**Directions for this task:** Starting at the first line of the data below, write out each line exactly until you reach the line containing "# Metres, +Z", and include that line too.

## Start Exercise data

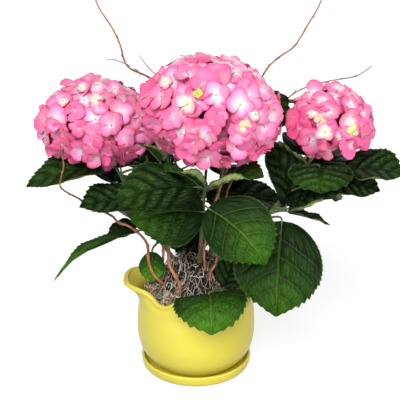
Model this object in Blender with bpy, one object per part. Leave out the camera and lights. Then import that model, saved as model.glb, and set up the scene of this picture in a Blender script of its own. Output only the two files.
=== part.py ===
# Potted mophead hydrangea: three flowering canes and two leafy ones in a glazed pot with a wavy
# rim, on its saucer, with curly willow twigs pushed into the root ball.
# Metres, +Z up. The origin is the middle of the saucer's flat underside, and -Y is the front.

import math

import bmesh
import bpy
import numpy as np
from mathutils import Vector
from mathutils.bvhtree import BVHTree

MM = 0.001
GAP = 0.3 * MM                      # clearance between neighbouring solids
WELD = 0.002 * MM
SEED = 7

# pot and saucer (the pot's belly drives the rest)
SEGMENTS = 48
BELLY = 88.7 * MM
WALL = 5.0 * MM
SAUCER_FLOOR = 5.0 * MM
DRAIN_HOLE = 6.0 * MM               # radius
NECK = (0.967, 104 * MM)            # radius as a share of the belly, height
OUTER = ((0.690, 6.5 * MM), (0.834, 18 * MM), (0.936, 32 * MM), (0.986, 48 * MM), (1.0, 64 * MM),
         (0.990, 88 * MM))          # radius as a share of the belly, height
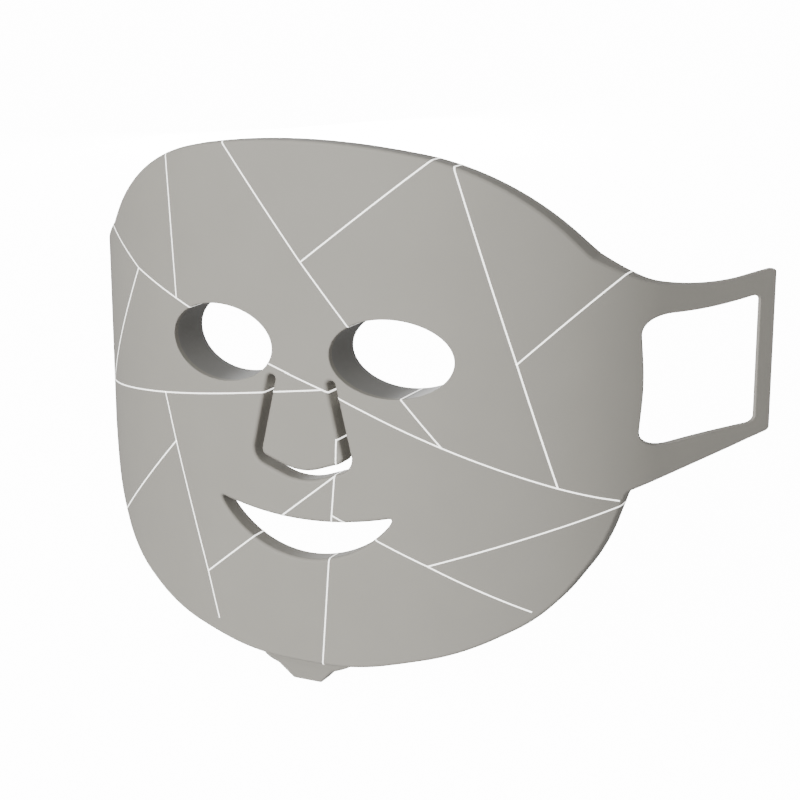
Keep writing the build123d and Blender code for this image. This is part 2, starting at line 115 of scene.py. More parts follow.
# ---- right half of the outline from the top, as x, z and corner radius. The wing's two long
# edges aim at corners past its tip, where outline_loop cuts them off
PAST_TIP = 150.0
OUTLINE = [
    (0.0, 75.45, 246.0),
    (70.3, 64.1, 80.0),
    (94.6, 34.8, 6.0),
    (116.8, 19.6, 32.0),
    (PAST_TIP, 26.35, 0.0),
    (PAST_TIP, -32.25, 0.0),
    (104.9, -47.9, 3.0),
    (99.4, -66.6, 60.0),
    (84.5, -89.5, 47.0),
    (57.6, -104.0, 100.0),
    (19.7, -113.5, 100.0),
]

# ---- points joined by the white lines, in the front view
CROWN = (0.8, 31.2)
LEFT_TEMPLE = (-75.0, 21.0)
LEFT_LID = (-53.2, 13.2)
LEFT_EAR = (-102.6, -28.5)
LEFT_FOLD = (-60.7, -22.6)
BRIDGE = (8.7, -12.5)
RIGHT_LID = (51.0, -29.6)
RIGHT_TEMPLE = (74.0, -0.3)
RIGHT_CHEEK = (86.6, -43.9)
RIGHT_EAR = (106.0, -51.5)
RIGHT_JAW = (46.5, -72.0)
LEFT_JAW = (-40.8, -86.3)
LEFT_CHEEK = (-55.5, -39.9)
LIP = (11.8, -57.1)
SLIT_FOOT = (13.0, -42.9)
LINE_WIDTH = 0.5
LINE_PROUD = 0.06
FOREHEAD_LINES = [
    [(-99.0, 35.6), LEFT_TEMPLE, LEFT_LID, (-43.0, 9.5)],
    [(-57.0, 68.0), LEFT_LID],
    [(-33.0, 74.0), CROWN, (22.0, 6.0)],
    [(50.0, 69.6), CROWN],
    [(53.0, 69.5), RIGHT_TEMPLE],
    [(106.0, 31.4), RIGHT_TEMPLE],
]
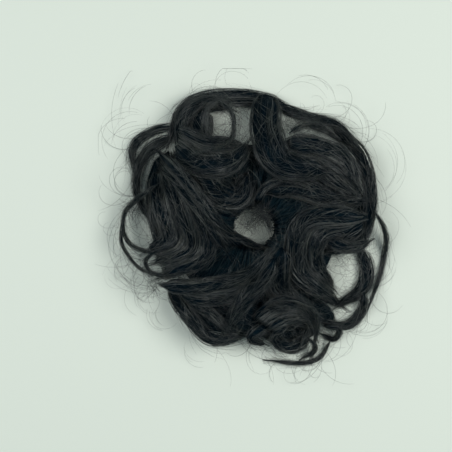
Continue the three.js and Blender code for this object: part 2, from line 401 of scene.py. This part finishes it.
def core(course, luck, full=CORE_FULL):
    """The ribbed body of a lock, a little slimmer than its solid; where it is used it is painted dark as
    shade.
    """
    steps = max(12, int(course.length / CORE_STEP))
    shares = np.linspace(0, 1, steps)
    middle, across, breadth, depth = course.at(shares)
    turn = np.linspace(0, 2 * np.pi, CORE_SIDES, endpoint=False)
    skin = np.full((steps, CORE_SIDES), full)
    for count, height in ((5, 0.05), (9, 0.05), (14, 0.04)):
        swing = 0.4 * np.sin(2 * np.pi * (shares * luck.uniform(0.5, 1.5) + luck.random()))
        drift = luck.uniform(0, 2 * np.pi) + luck.normal(0, 0.8) * shares + swing
        skin += height * np.cos(count * turn[None, :] + drift[:, None])
    pointed = np.clip(np.minimum(shares, 1 - shares) / 0.07, 0.02, 1) ** 0.6
    skin *= (gathered(course, shares) * pointed)[:, None]
    sides = across[:, None, :] * (breadth[:, None] * np.cos(turn) * skin)[..., None]
    rises = UP * (depth[:, None] * np.sin(turn) * skin)[..., None]
    return closed_tube(middle[:, None, :] + sides + rises, (0.0, TUFT_MAP))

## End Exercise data

**Task answer:**
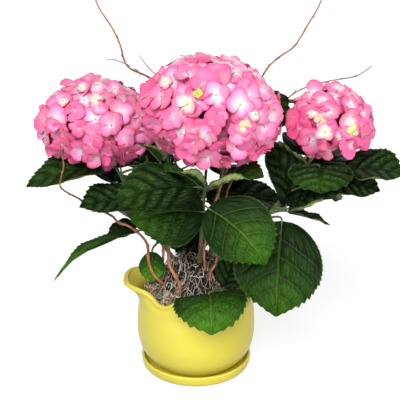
Model this object in Blender with bpy, one object per part. Leave out the camera and lights. Then import that model, saved as model.glb, and set up the scene of this picture in a Blender script of its own. Output only the two files.
=== part.py ===
# Potted mophead hydrangea: three flowering canes and two leafy ones in a glazed pot with a wavy
# rim, on its saucer, with curly willow twigs pushed into the root ball.
# Metres, +Z up. The origin is the middle of the saucer's flat underside, and -Y is the front.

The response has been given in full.